People who say that an ideal is a dangerous thing, that it deludes and intoxicates, are perfectly right. But the ideal that intoxicates most is the least idealistic kind of ideal. The ideal that intoxicates least is the very ideal ideal—that sobers us suddenly, as all heights and precipices and great distances do.[2]

In his 2017 book Thoughtful Theism: Redeeming Reason in an Irrational Age, Fr. Andrew Younan, a Chaldean Catholic priest who teaches philosophy, logic, and Biblical Hebrew at John Paul the Great Catholic University, brings up an interesting dilemma in light of the vigorously mutable times of the present day.[3] Contrary perhaps to some more secular perceptions and conventional wisdom, this age’s crisis is not one of faith. Rather, it is a crisis involving something which, since the Middle Ages, has been seen as a complement to faith: “I don’t think the world is having a crisis of faith,” Fr. Younan writes. “If anything, there is plenty of faith around, in both good and bad things. In some ways, there is too much faith, and too little reason.”[4]

What is unique to this observation is that of the phenomenon’s extending beyond faith and world religions, permeating instead into pronouncedly more secular spheres—spheres once thought to be untouched by the guiding hands of faith. Throughout the text, Fr. Younan takes to task the many and varied voices emanating from the New Atheism movement, engaging honestly and fully with these voices and yet endeavoring to point out where these at times possess greater audibility than substantive volume. His main approach in dealing with these consists of presenting several time-tested proofs for the existence of a supreme, divine being. Since reason is where the crisis of the current day and age uncomfortably rests, Fr. Younan scrupulously tasks the reader with focusing his or her rational acumen, as well as keeping to rigorous standards of argument, which he claims are more or less flagging of late.

Keeping to the theme of the beneficial relationship between faith and reason, Fr. Younan enlists the arguments of none other than St. Thomas Aquinas. This is not done because they are the only ones whose presentation is worthy, but because of their enduring clarity. Yet, Fr. Younan is clear on some fine points regarding them. “This does not, of course make them easy to understand,” he writes. “On the contrary, because they are difficult, they are often dismissed…. Of course, saying a proof doesn’t work or has been disproven isn’t the same as disproving it.[5]” In a fashion which mirrors the meticulous writings of the Angelic Doctor, Fr. Younan here is specific regarding the means utilized throughout these proofs: “While clarifying terms is important in philosophical debates, as I noted earlier, it’s backwards to begin with a definition of an idea and then go figure out the arguments that will prove your point.”[6] Instead of this backward approach, he points out what indeed can be achieved from this inquiry. “Perhaps the better way to describe what we’re doing is that these arguments discover God, and once discovered he can then be described.”[7] Thus, in place of beginning with definitions, Fr. Younan stresses following Aquinas and enabling the reason inherent in definitions to further an understanding of what is meant when the priest, to himself, says God.

It is with the first argument of Aquinas that Fr.
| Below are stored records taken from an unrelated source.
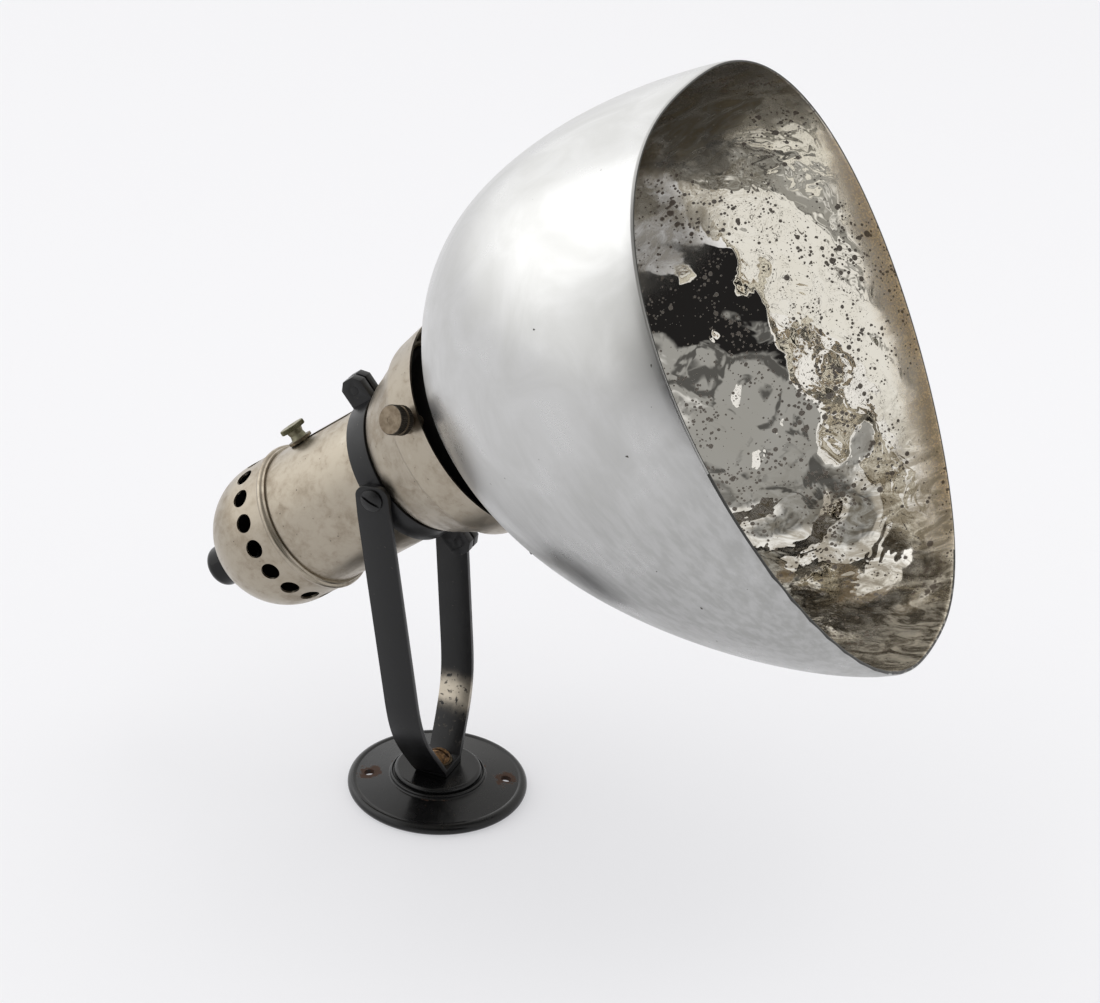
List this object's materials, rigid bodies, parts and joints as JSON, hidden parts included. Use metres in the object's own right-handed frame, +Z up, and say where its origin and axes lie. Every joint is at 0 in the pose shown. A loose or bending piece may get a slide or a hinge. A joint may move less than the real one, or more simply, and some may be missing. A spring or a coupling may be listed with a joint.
{
  "type": "dental operating light",
  "caption": "Bracket dental light with a silvered glass scoop reflector held in a gallery on a vented lamp housing, tilting in a strap yoke that swivels on a round flange.",
  "frame": {"origin": "centre of the flange's underside", "axes": "+Z up from the mounting face, +X the way the head points at rest, Y along the tilt axis"},
  "size_m": [0.331, 0.2322, 0.3505],
  "materials": {
    "black_enamel": "black stoving enamel, glossy on the flange and satin on the strap",
    "nickel_plate": "warm grey nickel plate on spun brass, mottled with a brownish patina",
    "spring_steel": "dull spring steel",
    "aged_brass": "dark olive-brown aged brass",
    "bright_brass": "turned brass, lightly tarnished",
    "porcelain": "glazed white porcelain",
    "black_composition": "polished black moulded composition",
    "clear_glass": "clear blown glass",
    "tungsten_wire": "dull grey wire",
    "silvered_glass": "rippled silvered mirror inside with dark specks, satin aluminium paint outside"
  },
  "bodies": {
    "base": {"base_flange": "black_enamel", "swivel_screw": "aged_brass", "swivel_washer": "aged_brass", "friction_washer": "spring_steel", "swivel_nut": "aged_brass"},
    "yoke": {"yoke_strap": "black_enamel"},
    "head": {"pivot_screws": "black_enamel", "collar_near": "black_enamel", "collar_far": "black_enamel", "collar_bolts": "black_enamel", "housing_tube": "nickel_plate", "vent_cap": "nickel_plate", "cord_bushing": "black_composition", "holder_neck": "nickel_plate", "gallery_ring": "nickel_plate"},
    "lampholder": {"carriage": "bright_brass", "focus_washer": "aged_brass", "socket_body": "porcelain", "socket_sleeve": "bright_brass", "centre_contact": "bright_brass", "terminal_screws": "bright_brass", "socket_nut": "bright_brass", "bulb_cap": "bright_brass", "bulb_contact": "bright_brass", "bulb_glass": "clear_glass", "bulb_stem": "clear_glass", "filament": "tungsten_wire"},
    "focus_knob": {"focus_screw": "aged_brass"},
    "thumb_near": {"thumbscrew_near": "aged_brass"},
    "thumb_far": {"thumbscrew_far": "aged_brass"},
    "thumb_low": {"thumbscrew_low": "aged_brass"},
    "shade": {"reflector": "silvered_glass"}
  },
  "joints": [
    {"name": "yoke_swivel", "type": "hinge", "parent": "base", "child": "yoke", "pos_m": [0, 0, 0.0125], "axis": [0, 0, 1], "continuous": true},
    {"name": "head_tilt", "type": "hinge", "parent": "yoke", "child": "head", "pos_m": [-0.0174, 0, 0.1588], "axis": [0, -1, 0], "range_deg": [-40, 30]},
    {"name": "focus_slide", "type": "slide", "parent": "head", "child": "lampholder", "axis": [0.7727, 0, 0.6347], "range_m": [0, 0.028]},
    {"name": "focus_screw_turn", "type": "hinge", "parent": "lampholder", "child": "focus_knob", "pos_m": [-0.07145, 0, 0.1597], "axis": [-0.6347, 0, 0.7727], "continuous": true},
    {"name": "thumb_near_turn", "type": "hinge", "parent": "head", "child": "thumb_near", "pos_m": [-0.00009, -0.04277, 0.20122], "axis": [-0.2882, -0.891, 0.3508], "continuous": true},
    {"name": "thumb_far_turn", "type": "hinge", "parent": "head", "child": "thumb_far", "pos_m": [-0.00009, 0.04277, 0.20122], "axis": [-0.2882, 0.891, 0.3508], "continuous": true},
    {"name": "thumb_low_turn", "type": "hinge", "parent": "head", "child": "thumb_low", "pos_m": [0.04374, -0.00834, 0.14785], "axis": [0.6251, -0.1736, -0.761], "continuous": true},
    {"name": "reflector_turn", "type": "hinge", "parent": "head", "child": "shade", "pos_m": [0.01374, 0, 0.18438], "axis": [0.7727, 0, 0.6347], "continuous": true}
  ]
}
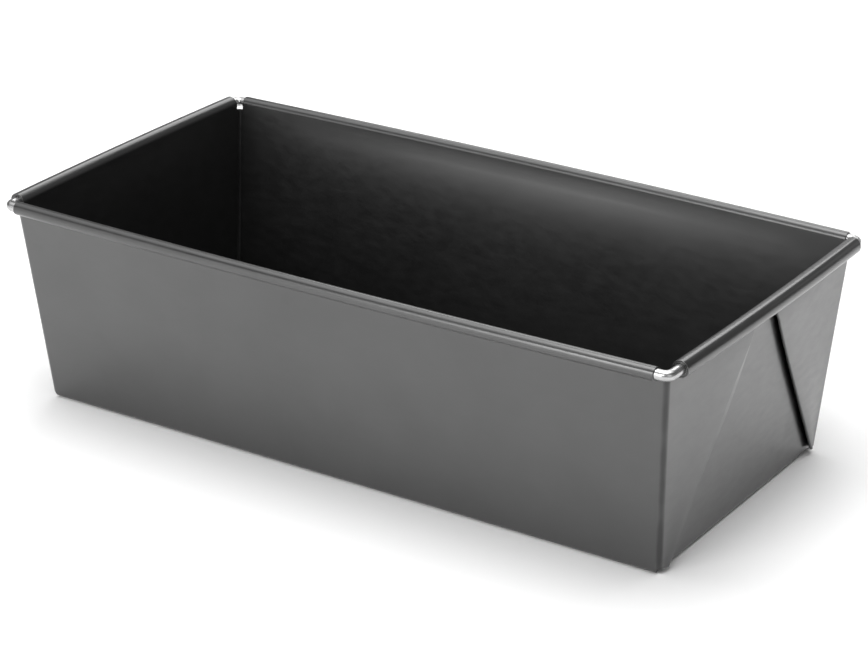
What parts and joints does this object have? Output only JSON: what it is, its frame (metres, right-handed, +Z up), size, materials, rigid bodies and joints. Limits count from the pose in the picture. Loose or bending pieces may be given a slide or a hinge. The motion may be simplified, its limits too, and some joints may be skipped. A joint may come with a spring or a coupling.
{
  "type": "loaf pan",
  "caption": "Rectangular loaf pan folded from one steel blank, with flared walls, folded corner ears on the ends and a rim rolled over a bare wire.",
  "frame": {"origin": "middle of the underside, on the surface that the pan stands on", "axes": "+X along the pan's length, +Y across it, +Z up"},
  "size_m": [0.2676, 0.1424, 0.078],
  "materials": {
    "coated_steel": "dark grey satin release coating with a metallic sheen on folded sheet steel",
    "steel_wire": "bright drawn steel wire, uncoated"
  },
  "bodies": {
    "root": {"folded_pan": "coated_steel", "rim_wire": "steel_wire"}
  },
  "joints": []
}
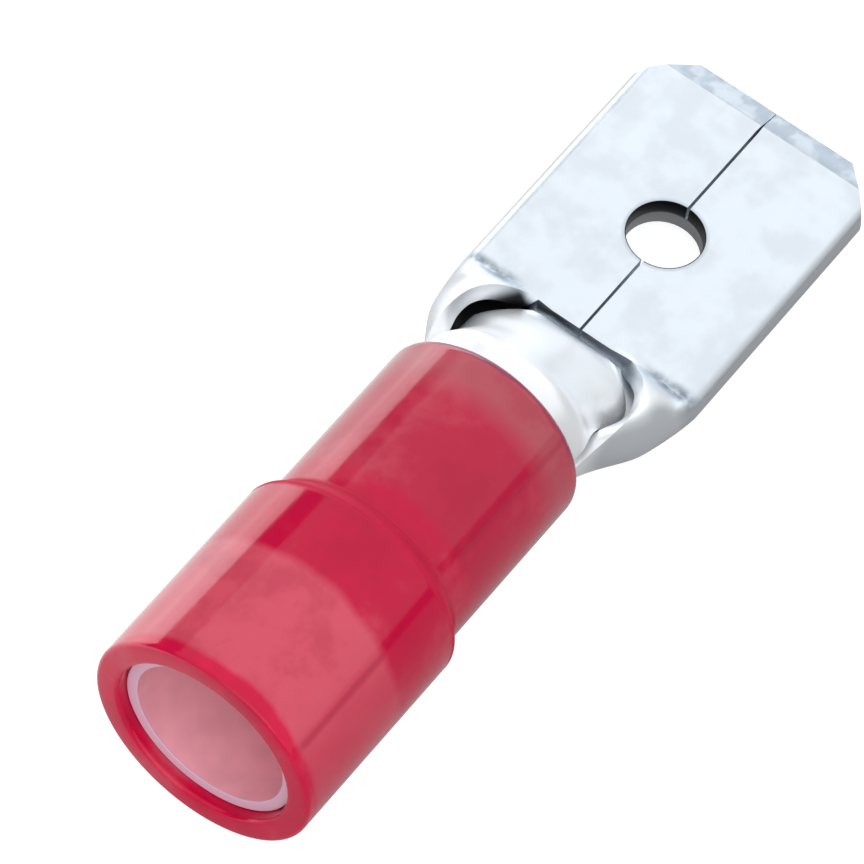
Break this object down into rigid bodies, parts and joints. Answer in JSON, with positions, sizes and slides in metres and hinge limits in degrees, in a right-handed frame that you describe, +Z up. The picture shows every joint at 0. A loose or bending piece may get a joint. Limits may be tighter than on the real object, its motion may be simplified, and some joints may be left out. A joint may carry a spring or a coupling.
{
  "type": "insulated male spade terminal",
  "caption": "Insulated male spade terminal: folded metal tab with a detent hole, crimp barrel, nylon sleeve with a wide wire mouth and a rolled metal grip sleeve inside.",
  "frame": {"origin": "centre of the bounding box in plan, on the surface that the terminal lies on", "axes": "+X from the wire mouth towards the tab's tip, +Z up, +Y to the left; it lies nose down by 6 degrees, on the nylon's front edge and on the tab near its tip"},
  "size_m": [0.022, 0.0064, 0.0063],
  "materials": {
    "tinned_brass": "satin",
    "red_nylon": "satin",
    "tinned_copper": "satin"
  },
  "bodies": {
    "root": {"terminal_body": "tinned_brass", "insulating_sleeve": "red_nylon", "grip_sleeve": "tinned_copper"}
  },
  "joints": []
}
Younan’s attention to detail stands out as not merely clarifying, but illuminating as well, of what the saint pointed to in his writings. As most students of medieval philosophy would have read, this argument, or “way,” is usually referred to as the argument derived from motion. “Thomas begins: ‘The first and most manifest way is the argument from motion. It is certain, and evident to our senses, that in the world some things are in motion.’”[8]

Here, Fr. Younan specifies that this argument being the most manifest way does not necessarily mean it is one which is able to be perceived without much difficulty. Instead, it is born out of the human ability to, through the senses, apprehend change. This, being a rather uncomplicated observation, leads to the very perception of God by Aquinas, one of a most foundational nature. Fr. Younan writes: “This is not a distant God who shoves a miracle through the cracks once in a while when prayers are shouted loudly enough; this is a God who is at the root of every movement and change in the universe.”[9]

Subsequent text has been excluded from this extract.